Re: [PATCH] Incremental sort (was: PoC: Partial sort)

From: James Coleman <jtc331(at)gmail(dot)com>
To: Tomas Vondra <tomas(dot)vondra(at)2ndquadrant(dot)com>
Cc: Alvaro Herrera <alvherre(at)2ndquadrant(dot)com>, Michael Paquier <michael(at)paquier(dot)xyz>, Rafia Sabih <rafia(dot)pghackers(at)gmail(dot)com>, Peter Geoghegan <pg(at)bowt(dot)ie>, Simon Riggs <simon(at)2ndquadrant(dot)com>, Shaun Thomas <shaun(dot)thomas(at)2ndquadrant(dot)com>, Dmitry Dolgov <9erthalion6(at)gmail(dot)com>, Alexander Korotkov <a(dot)korotkov(at)postgrespro(dot)ru>, Tom Lane <tgl(at)sss(dot)pgh(dot)pa(dot)us>, PostgreSQL Developers <pgsql-hackers(at)lists(dot)postgresql(dot)org>, Andreas Karlsson <andreas(at)proxel(dot)se>
Subject: Re: [PATCH] Incremental sort (was: PoC: Partial sort)
Date: 2020-03-30 22:53:47
Message-ID: CAAaqYe8hK3FpBRkAtTn1L_sETMUivoR=knoLf5by6Q7yLZnzTg@mail.gmail.com
Views: Raw Message | Whole Thread | Download mbox | Resend email
Thread:
Lists: pgsql-hackers

On Mon, Mar 30, 2020 at 8:24 AM Tomas Vondra
<tomas(dot)vondra(at)2ndquadrant(dot)com> wrote:
>
> On Sun, Mar 29, 2020 at 10:16:53PM -0400, James Coleman wrote:
> >On Sun, Mar 29, 2020 at 9:44 PM Tomas Vondra
> ><tomas(dot)vondra(at)2ndquadrant(dot)com> wrote:
> >>
> >> Hi,
> >>
> >> Attached is a slightly reorganized patch series.
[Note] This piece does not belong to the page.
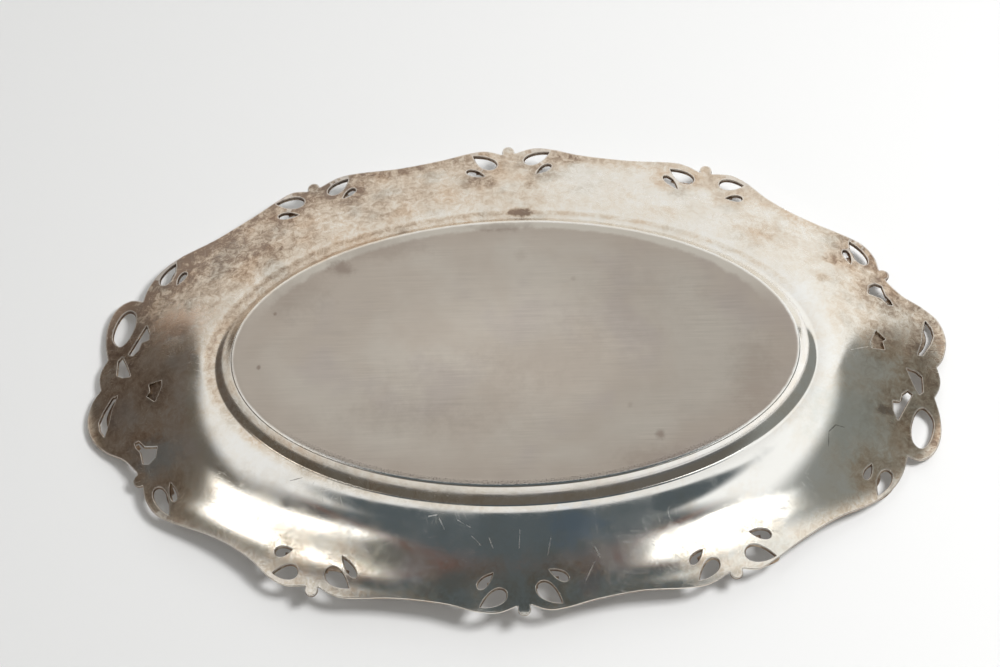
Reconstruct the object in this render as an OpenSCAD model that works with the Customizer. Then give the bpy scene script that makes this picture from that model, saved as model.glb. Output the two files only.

I've merged the fixes
> >> into the appropriate matches, and I've also combined the two patches
> >> adding incremental sort paths to additional places in planner.
> >>
> >> A couple more comments:
> >>
> >>
> >> 1) I think the GUC documentation in src/sgml/config.sgml is a bit too
> >> detailed, compared to the other enable_* GUCs. I wonder if there's a
> >> better place where to move the details. What about adding some examples
> >> and explanation to perform.sgml?
> >
> >I'll take a look at that and include in a patch series tomorrow.

Attached.

> >> 2) Looking at the explain output, the verbose mode looks like this:
> >>
> >> test=# explain (verbose, analyze) select a from t order by a, b, c;
> >> QUERY PLAN
> >> --------------------------------------------------------------------------------------------------------------------------------------------------------------
> >> Gather Merge (cost=66.31..816072.71 rows=8333226 width=24) (actual time=4.787..20092.555 rows=10000000 loops=1)
> >> Output: a, b, c
> >> Workers Planned: 2
> >> Workers Launched: 2
> >> -> Incremental Sort (cost=66.28..729200.36 rows=4166613 width=24) (actual time=1.308..14021.575 rows=3333333 loops=3)
> >> Output: a, b, c
> >> Sort Key: t.a, t.b, t.c
> >> Presorted Key: t.a, t.b
> >> Full-sort Groups: 4169 Sort Method: quicksort Memory: avg=30kB peak=30kB
> >> Presorted Groups: 4144 Sort Method: quicksort Memory: avg=128kB peak=138kB
> >> Worker 0: actual time=0.766..16122.368 rows=3841573 loops=1
> >> Full-sort Groups: 6871 Sort Method: quicksort Memory: avg=30kB peak=30kB
> >> Presorted Groups: 6823 Sort Method: quicksort Memory: avg=132kB peak=141kB
> >> Worker 1: actual time=1.986..16189.831 rows=3845490 loops=1
> >> Full-sort Groups: 6874 Sort Method: quicksort Memory: avg=30kB peak=30kB
> >> Presorted Groups: 6847 Sort Method: quicksort Memory: avg=130kB peak=139kB
> >> -> Parallel Index Scan using t_a_b_idx on public.t (cost=0.43..382365.92 rows=4166613 width=24) (actual time=0.040..9808.449 rows=3333333 loops=3)
> >> Output: a, b, c
> >> Worker 0: actual time=0.048..11275.178 rows=3841573 loops=1
> >> Worker 1: actual time=0.041..11314.133 rows=3845490 loops=1
> >> Planning Time: 0.166 ms
> >> Execution Time: 25135.029 ms
> >> (22 rows)
> >>
> >> There seems to be missing indentation for the first line of worker info.
> >
> >Working on that too.

See attached. I've folded in the original "explain fixes" patch into
the main series, and the "explain fixes" patch in this series contains
only the changes for the above.

> >> I'm still not quite convinced we should be printing two lines - I know
> >> you mentioned the lines might be too long, but see how long the other
> >> lines may get ...
> >
> >All right, I give in :)
> >
> >Do you think non-workers (both the leader and non-parallel plans)
> >should also move to one line?
> >
>
> I think we should use the same formatting for both cases, so yes.
>
> FWIW I forgot to mention I tweaked the INSTRUMENT_SORT_GROUP macro a
> bit, by moving the if condition in it. That makes the calls easier.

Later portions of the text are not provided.